Until very recently, many EU countries did not have any investment screening mechanism at all. The EU’s FDI screening Regulation (the Regulation, see here), that entered into full application in October 2020, established a cooperation mechanism for the first time, enabling member states and the Commission to share screening information and risk assessments on FDI. It aimed to ensure a coordinated approach (that has been missing up to that point) to the screening of FDI in strategic sectors that are vital for the security and functioning of the EU’s economy.
Although the Regulation was established using the EU’s exclusive competence for common commercial policy under Article 207 TFEU, the responsibility for national security and public order lies solely with the member states pursuant to Article 4(2) TEU. Therefore, it is up to member states to introduce (or not) a screening mechanism and define its scope. Moreover, the member states’ authorities are the only ones that can take decisions on individual FDI. In 2022 two thirds of all EU Member States had a FDI screening legislation in place (see the EU Commission’s Third Annual Report on the screening of foreign direct investments into the Union).
The ECA Report
The main objective of the ECA audit was to assess whether the EU framework for screening FDI (including the cooperation mechanism) is efficient and effective at addressing security and public-order risks. We examined both its design and its implementation by the Commission, reviewed a representative sample of cases notified by member states and assessed by the Commission, and all opinions the Commission issued between 2020 and 2022. The audit scope did not include the member states’ screening laws and decisions.
Our main finding after carrying out the audit work was that overall, the Commission has taken appropriate steps, within the current legal boundaries, to establish and implement a framework for the screening of foreign direct investment in the EU. However, we concluded that significant limitations still persisted across the EU, reducing the effectiveness and efficiency of the framework at identifying, assessing and mitigating security and public‐order risks. In simpler terms, if the EU desires to have a fully effective mechanism, the EU legislator would benefit from considering both structural and operational improvements.

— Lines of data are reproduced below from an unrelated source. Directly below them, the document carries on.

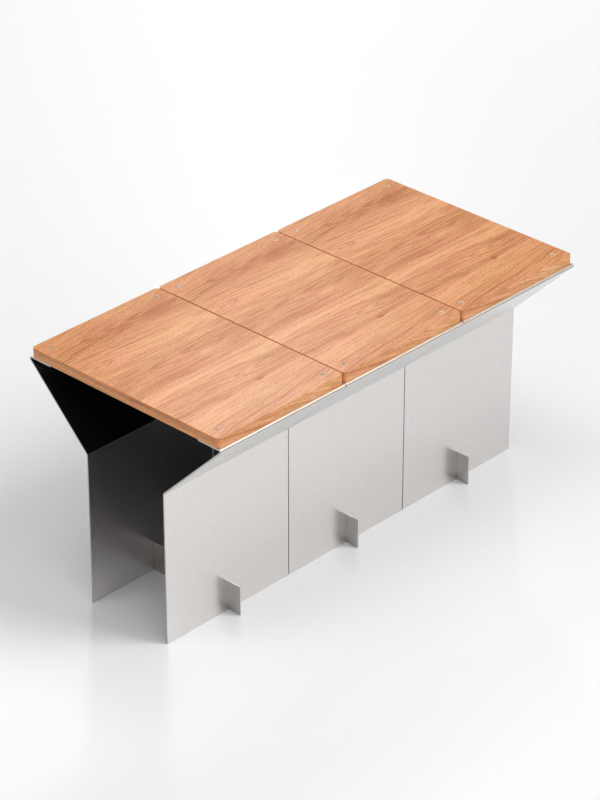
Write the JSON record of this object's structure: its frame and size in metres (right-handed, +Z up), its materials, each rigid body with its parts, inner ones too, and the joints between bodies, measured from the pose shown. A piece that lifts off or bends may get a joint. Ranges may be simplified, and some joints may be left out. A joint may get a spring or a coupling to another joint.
{
  "type": "modular picnic table",
  "caption": "Rectangular outdoor table made of separate modules: flared folded-sheet walls slotted over a cross strip at the floor, with wooden boards screwed to their lips.",
  "frame": {"origin": "on the floor, at the middle of the table's length and depth", "axes": "+X along the row of modules, -Y the side that faces the picture's viewer, +Z up"},
  "size_m": [1.467, 0.7462, 0.75],
  "materials": {
    "brushed_sheet": "fine brushed, plain",
    "oiled_wood": "oiled, satin",
    "fastener_steel": "turned, bright"
  },
  "bodies": {
    "left_module": {"left_front_panel": "brushed_sheet", "left_back_panel": "brushed_sheet", "left_cross_strip": "brushed_sheet", "left_board": "oiled_wood", "left_screws": "fastener_steel", "left_nuts": "fastener_steel"},
    "middle_module": {"middle_front_panel": "brushed_sheet", "middle_back_panel": "brushed_sheet", "middle_cross_strip": "brushed_sheet", "middle_board": "oiled_wood", "middle_screws": "fastener_steel", "middle_nuts": "fastener_steel"},
    "right_module": {"right_front_panel": "brushed_sheet", "right_back_panel": "brushed_sheet", "right_cross_strip": "brushed_sheet", "right_board": "oiled_wood", "right_screws": "fastener_steel", "right_nuts": "fastener_steel"}
  },
  "joints": [
    {"name": "left_module_slide", "type": "slide", "parent": "middle_module", "child": "left_module", "axis": [-1, 0, 0], "range_m": [0, 0.6]},
    {"name": "right_module_slide", "type": "slide", "parent": "middle_module", "child": "right_module", "axis": [1, 0, 0], "range_m": [0, 0.6]}
  ]
}
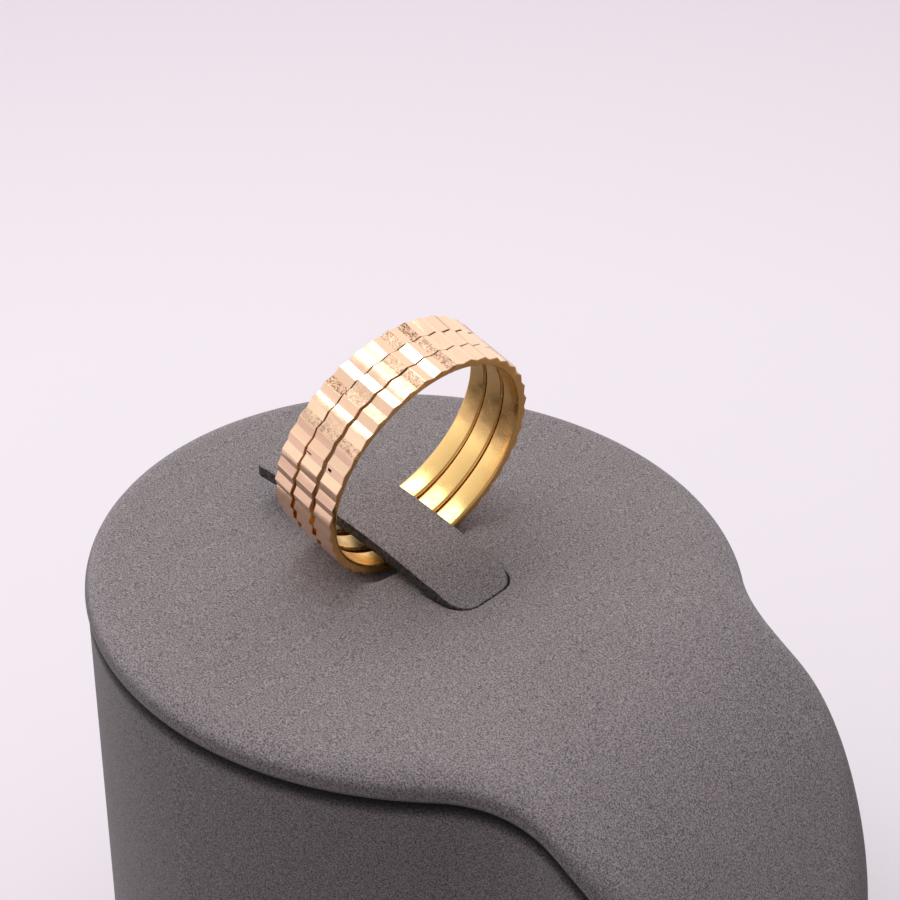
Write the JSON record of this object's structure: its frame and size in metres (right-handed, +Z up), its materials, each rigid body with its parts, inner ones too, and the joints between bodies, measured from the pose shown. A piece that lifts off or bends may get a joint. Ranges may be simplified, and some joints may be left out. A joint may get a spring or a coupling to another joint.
{
  "type": "stackable ring on a display stand",
  "caption": "Stack of narrow ridged gold rings hung upright on the springy tongue of a suede display stand with a round tower and a lower lobe.",
  "frame": {"origin": "on the surface that the stand rests on, at the middle of the whole part's box", "axes": "+Z up, +X along the stand from its round tower to its low lobe, +Y across it"},
  "size_m": [0.0624, 0.0482, 0.0586],
  "materials": {
    "gold": "pale gold, diamond cut outside and polished inside",
    "suede": "fine grey suede cloth, matte"
  },
  "bodies": {
    "root": {"band_front": "gold", "band_middle": "gold", "band_back": "gold", "stand_column": "suede", "stand_pad": "suede", "stand_tongue": "suede"}
  },
  "joints": []
}
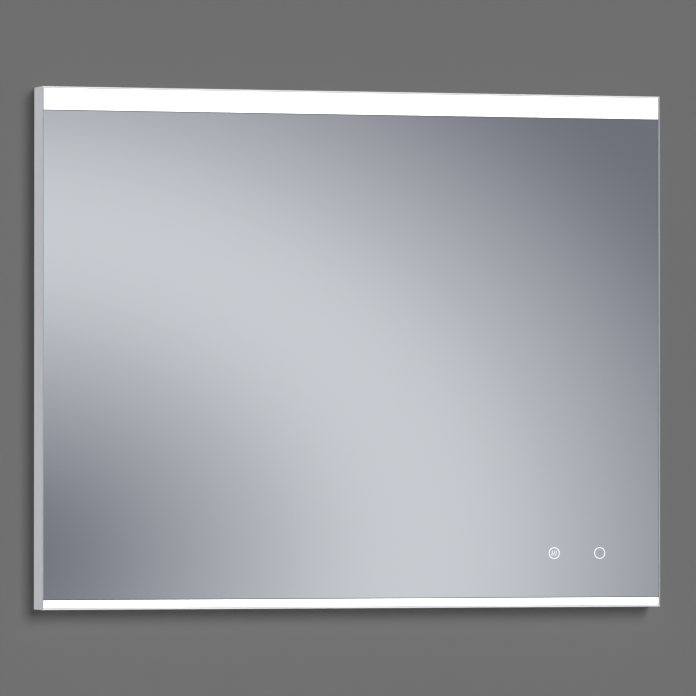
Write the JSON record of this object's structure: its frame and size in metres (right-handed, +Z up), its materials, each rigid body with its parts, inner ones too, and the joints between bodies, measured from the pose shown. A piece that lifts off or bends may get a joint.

First, due to the Regulation’s enabling rather than harmonising nature (and the Regulation still remains unchanged), there were member states and still are, that do not have an FDI screening mechanism in place (while at the same time some of them are by far the largest recipients (or conduits) of FDI). Also, the standards put in place for the screening mechanisms are minimal. Member states are under no obligation to inform the Commission or other member states of their final decisions in cases where the Commission or other member states respectively issue opinions or send comments identifying likely risks to security or public order. In addition, the Commission’s recommendations are not binding, and some terms, like the notion of “likely to affect security or public order” are not explained. Also, it is often not very clear which transactions are subject to screening. All this created and continues to create multiple blind spots and thus compromises the legitimate need for the EU to safeguard its security and public order interests.

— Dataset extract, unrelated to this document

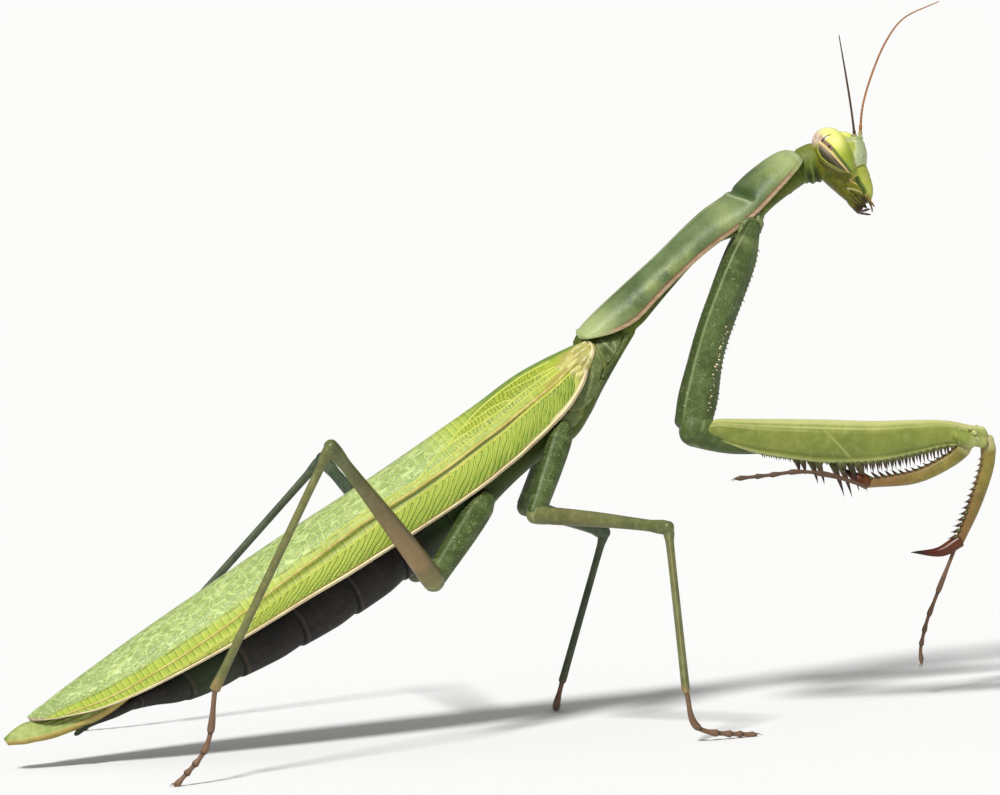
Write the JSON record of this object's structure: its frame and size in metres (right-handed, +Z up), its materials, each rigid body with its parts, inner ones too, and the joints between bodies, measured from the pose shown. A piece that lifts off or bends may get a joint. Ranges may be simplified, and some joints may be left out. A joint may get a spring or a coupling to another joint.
{
  "type": "praying mantis",
  "caption": "Green praying mantis, a still life-size figure with its body raised, wings folded along the back, a raptorial foreleg closed and its fellow reaching out.",
  "frame": {"origin": "middle of the bottom of the bounding box, on the floor under the body", "axes": "+X towards the head, +Y the animal's left side, +Z up"},
  "size_m": [0.0834, 0.0414, 0.0569],
  "materials": {
    "green": "satin insect cuticle, mid green, darker and softer between the plates",
    "shield": "satin grey-green cuticle with yellow-green patches and a pinkish-beige rim",
    "wing": "satin leathery forewing, bright yellow-green, with raised yellow veins and a cream front margin",
    "underwing": "thin olive membrane folded like a fan, orange at its edge",
    "abdomen": "satin cuticle, dark green in front to purple-brown behind",
    "eye": "smooth glossy compound eye, yellow-green with a pink cap and dark and gold bands",
    "leg": "satin cuticle, olive green turning tan-brown along the hind femora",
    "foreleg": "satin green cuticle with cream tubercles and edge lines",
    "tan": "satin tan to reddish-brown cuticle of the feet, feelers and mouthparts",
    "horn": "hard olive to tan cuticle with black-tipped spines and a dark red claw"
  },
  "bodies": {
    "root": {"tegmen_right": "wing", "tegmen_left": "wing", "hindwing_right": "underwing", "hindwing_left": "underwing", "abdomen_1": "abdomen", "abdomen_2": "abdomen", "abdomen_3": "abdomen", "abdomen_4": "abdomen", "abdomen_5": "abdomen", "abdomen_6": "abdomen", "abdomen_7": "abdomen", "abdomen_8": "abdomen", "cercus_right": "abdomen", "cercus_left": "abdomen", "pronotum": "shield", "prosternum": "green", "mesothorax": "green", "metathorax": "green", "eye_right": "eye", "eye_left": "eye", "head": "green", "neck": "green", "mouthparts": "tan", "antenna_right": "tan", "antenna_left": "tan", "foreleg_right_coxa": "foreleg", "foreleg_right_trochanter": "foreleg", "foreleg_right_tibia": "horn", "foreleg_right_tarsus": "tan", "foreleg_right_femur": "foreleg", "foreleg_left_coxa": "foreleg", "foreleg_left_trochanter": "foreleg", "foreleg_left_tibia": "horn", "foreleg_left_tarsus": "tan", "foreleg_left_femur": "foreleg", "leg_mid_right_coxa": "leg", "leg_mid_right_trochanter": "leg", "leg_mid_right_femur": "leg", "leg_mid_right_tibia": "leg", "leg_mid_right_tarsus": "tan", "leg_mid_left_coxa": "leg", "leg_mid_left_trochanter": "leg", "leg_mid_left_femur": "leg", "leg_mid_left_tibia": "leg", "leg_mid_left_tarsus": "tan", "leg_hind_right_coxa": "leg", "leg_hind_right_trochanter": "leg", "leg_hind_right_femur": "leg", "leg_hind_right_tibia": "leg", "leg_hind_right_tarsus": "tan", "leg_hind_left_coxa": "leg", "leg_hind_left_trochanter": "leg", "leg_hind_left_femur": "leg", "leg_hind_left_tibia": "leg", "leg_hind_left_tarsus": "tan"}
  },
  "joints": []
}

Second, significant differences between the FDI screening mechanisms have led to a situation where, on the one hand, a large number of FDI is not subject to screening, and on the other – a substantial number of low‐risk or ineligible cases have overburdened the system. In our audit we tried to compare the aggregate number of notifications submitted by groups of member states in 2020 to 2022 to their respective FDI stock based on 2019‐2021 data. We were expecting a certain degree of correlation between the size of economies, the level of inward FDI and the number of notifications. But it did not materialise. Six member states with their respective share of 22 % of the total FDI stock together submitted 92 % of all cases, whereas a group of nine member states with screening mechanisms and their respective share of the FDI stock of 36 % submitted the remaining 8 %. A third group of 12 member states that did not screen or provide notification of any cases in the same period accounted for approximately 42 % of the average FDI stock of the EU. Clearly, in our view, this impacts the effectiveness of the framework and limits the overview that the Commission and other member states can have.
Thirdly, the Commission’s risk assessment certainly provides EU added value not only by identifying risks to security and public order relating to factors under Article 4 of the Regulation, but also by contributing to forward‐looking thinking on potential vulnerabilities and critical dependencies as they arise at EU level. However, the current approach has limitations in covering all types of risk, such as assessing past criminal or security‐related risks presented by individual investors at EU level. We found issues also with the quality of the Commission’s assessments that we reviewed regarding the description of the identified risks and their likelihood, links between the risk and the investment, quantification of the potential impact of an acquisition, consideration of other national and EU policies, the distinction between different roles and responsibilities of shareholders and management, and the highlighting of potential financial EU support to address certain risks.
And finally, in our view the information and data that the Commission and member states had provided were not sufficient to assess the efficiency and effectiveness of FDI screening and EU‐level cooperation. In its reports the Commission should focus more on critical risks and approaches to mitigating them. Also, the scope and quality of the underlying data should be improved.
In view of the above, we recommended that the Commission seeks the necessary amendments in the Regulation to strengthen the EU FDI screening framework by clarifying the key concepts of the framework and avoiding the current blind spots and inefficiencies and assesses national screening mechanisms for compliance with regulatory standards. This should cover streamlining of some practices like pre‐screening as well as aligning of criteria, timeframes, and processes across member state screening mechanisms. The Commission should also improve the cooperation mechanism and its assessments for providing better justification of mitigating actions related to high‐risk cases and improve the reporting process.
The Commission envisaged a review of the FDI Screening Regulation in its Communication on the Economic security strategy in June 2023 as part of the EU trade and investment policy toolbox. We believe that our findings would contribute to this process. If implemented, they would strengthen the framework while maintaining the right balance between ensuring on the one hand, that the EU remains an investment-friendly market and open to global capital, and, on the other hand, it sufficiently and reasonably, protects its security and public order.